[Entries with parts and joints]
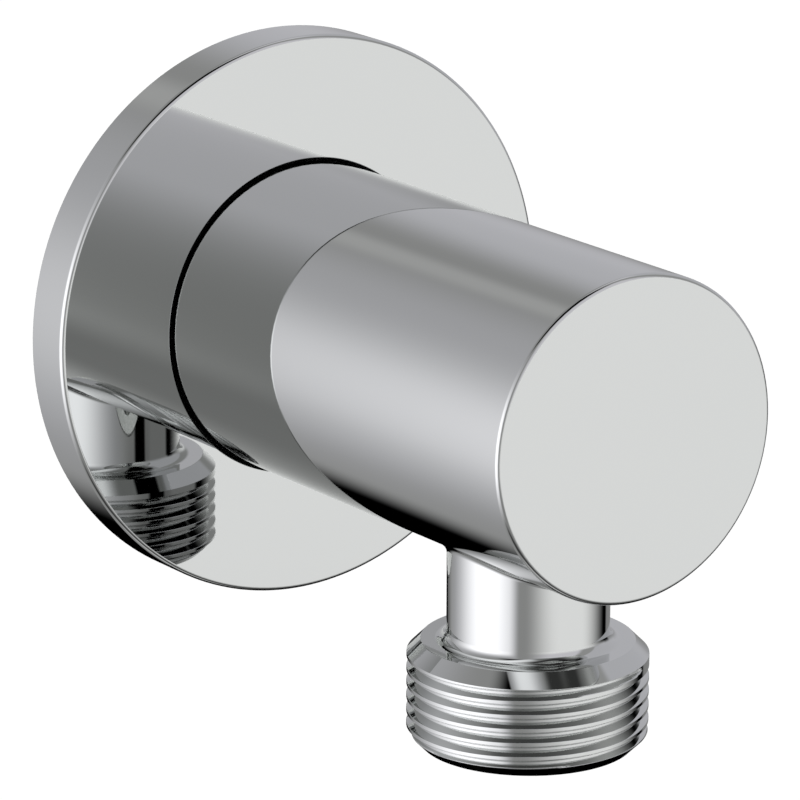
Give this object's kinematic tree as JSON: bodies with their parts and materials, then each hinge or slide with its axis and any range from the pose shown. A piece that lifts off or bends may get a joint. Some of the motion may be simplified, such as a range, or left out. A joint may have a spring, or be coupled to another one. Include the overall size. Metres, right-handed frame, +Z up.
{
  "type": "wall outlet elbow",
  "caption": "Chrome wall outlet elbow: a round flange, a plain round body standing out of the wall and a threaded outlet pointing down for a shower hose.",
  "frame": {"origin": "centre of the flange's back, on the face of the wall and on the axis of the inlet nipple", "axes": "+Y along the nipple into the wall, so the body stands out along -Y; -Z along the outlet, pointing down; +Z up"},
  "size_m": [0.0514, 0.07, 0.0562],
  "materials": {
    "body_chrome": "polished chrome plate on brass",
    "flange_chrome": "polished chrome plate on brass",
    "flange_ring_rubber": "smooth black rubber",
    "nipple_brass": "turned brass",
    "nipple_ring_rubber": "smooth black rubber"
  },
  "bodies": {
    "root": {"elbow_body": "body_chrome", "wall_flange": "flange_chrome", "flange_o_ring": "flange_ring_rubber", "inlet_nipple": "nipple_brass", "nipple_o_ring": "nipple_ring_rubber"}
  },
  "joints": []
}
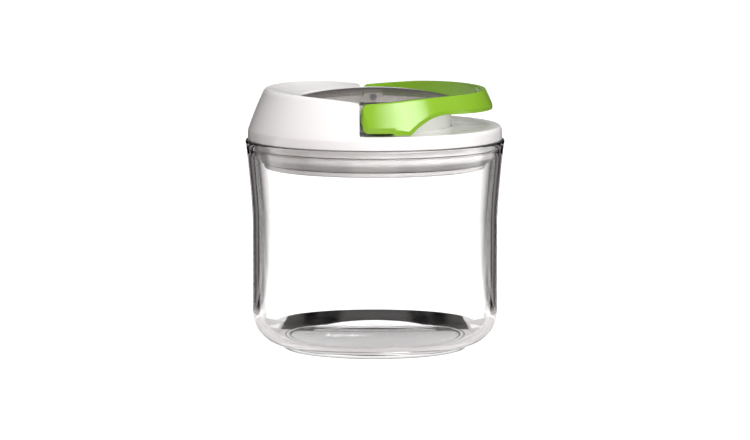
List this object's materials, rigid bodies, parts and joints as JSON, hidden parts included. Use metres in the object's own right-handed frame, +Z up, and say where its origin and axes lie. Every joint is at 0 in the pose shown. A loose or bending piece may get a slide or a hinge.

WHAT THE TASK ASKS: From the preceding material, extract every line exactly.

EXERCISE RESULT:
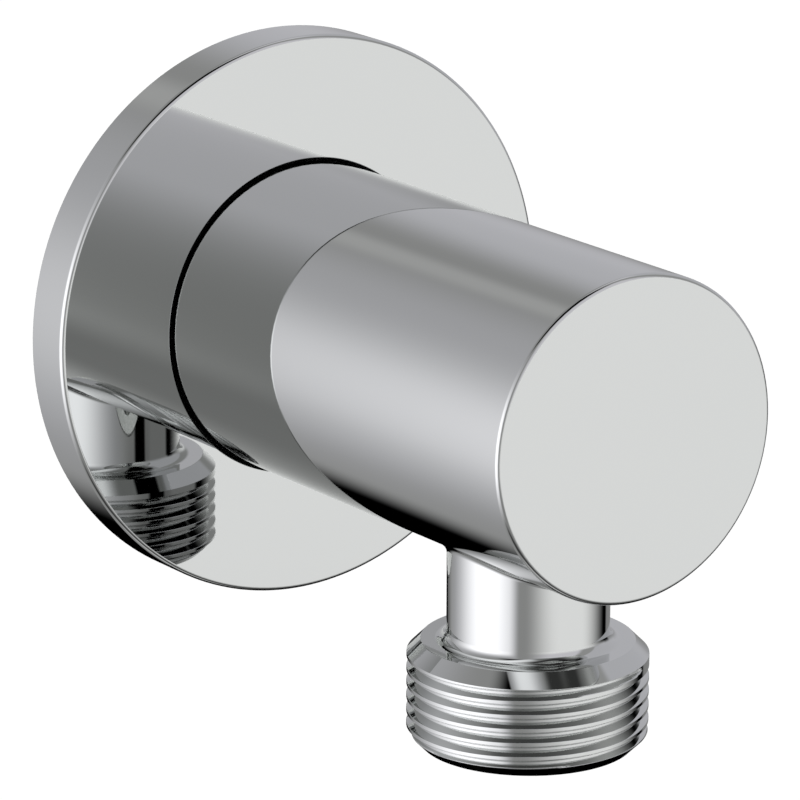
Give this object's kinematic tree as JSON: bodies with their parts and materials, then each hinge or slide with its axis and any range from the pose shown. A piece that lifts off or bends may get a joint. Some of the motion may be simplified, such as a range, or left out. A joint may have a spring, or be coupled to another one. Include the overall size. Metres, right-handed frame, +Z up.
{
  "type": "wall outlet elbow",
  "caption": "Chrome wall outlet elbow: a round flange, a plain round body standing out of the wall and a threaded outlet pointing down for a shower hose.",
  "frame": {"origin": "centre of the flange's back, on the face of the wall and on the axis of the inlet nipple", "axes": "+Y along the nipple into the wall, so the body stands out along -Y; -Z along the outlet, pointing down; +Z up"},
  "size_m": [0.0514, 0.07, 0.0562],
  "materials": {
    "body_chrome": "polished chrome plate on brass",
    "flange_chrome": "polished chrome plate on brass",
    "flange_ring_rubber": "smooth black rubber",
    "nipple_brass": "turned brass",
    "nipple_ring_rubber": "smooth black rubber"
  },
  "bodies": {
    "root": {"elbow_body": "body_chrome", "wall_flange": "flange_chrome", "flange_o_ring": "flange_ring_rubber", "inlet_nipple": "nipple_brass", "nipple_o_ring": "nipple_ring_rubber"}
  },
  "joints": []
}
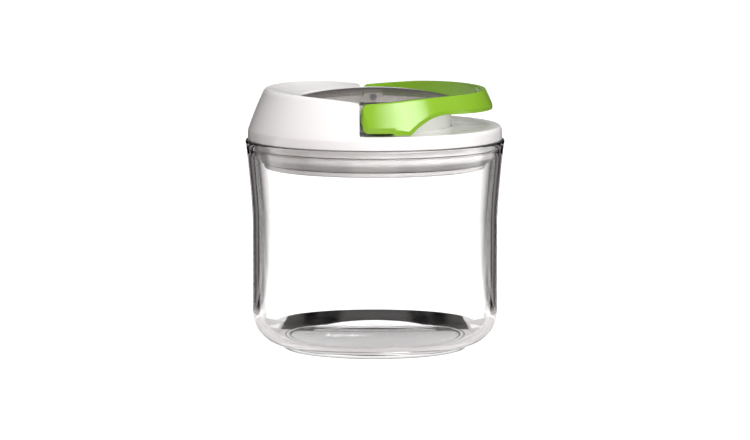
List this object's materials, rigid bodies, parts and joints as JSON, hidden parts included. Use metres in the object's own right-handed frame, +Z up, and say where its origin and axes lie. Every joint is at 0 in the pose shown. A loose or bending piece may get a slide or a hinge.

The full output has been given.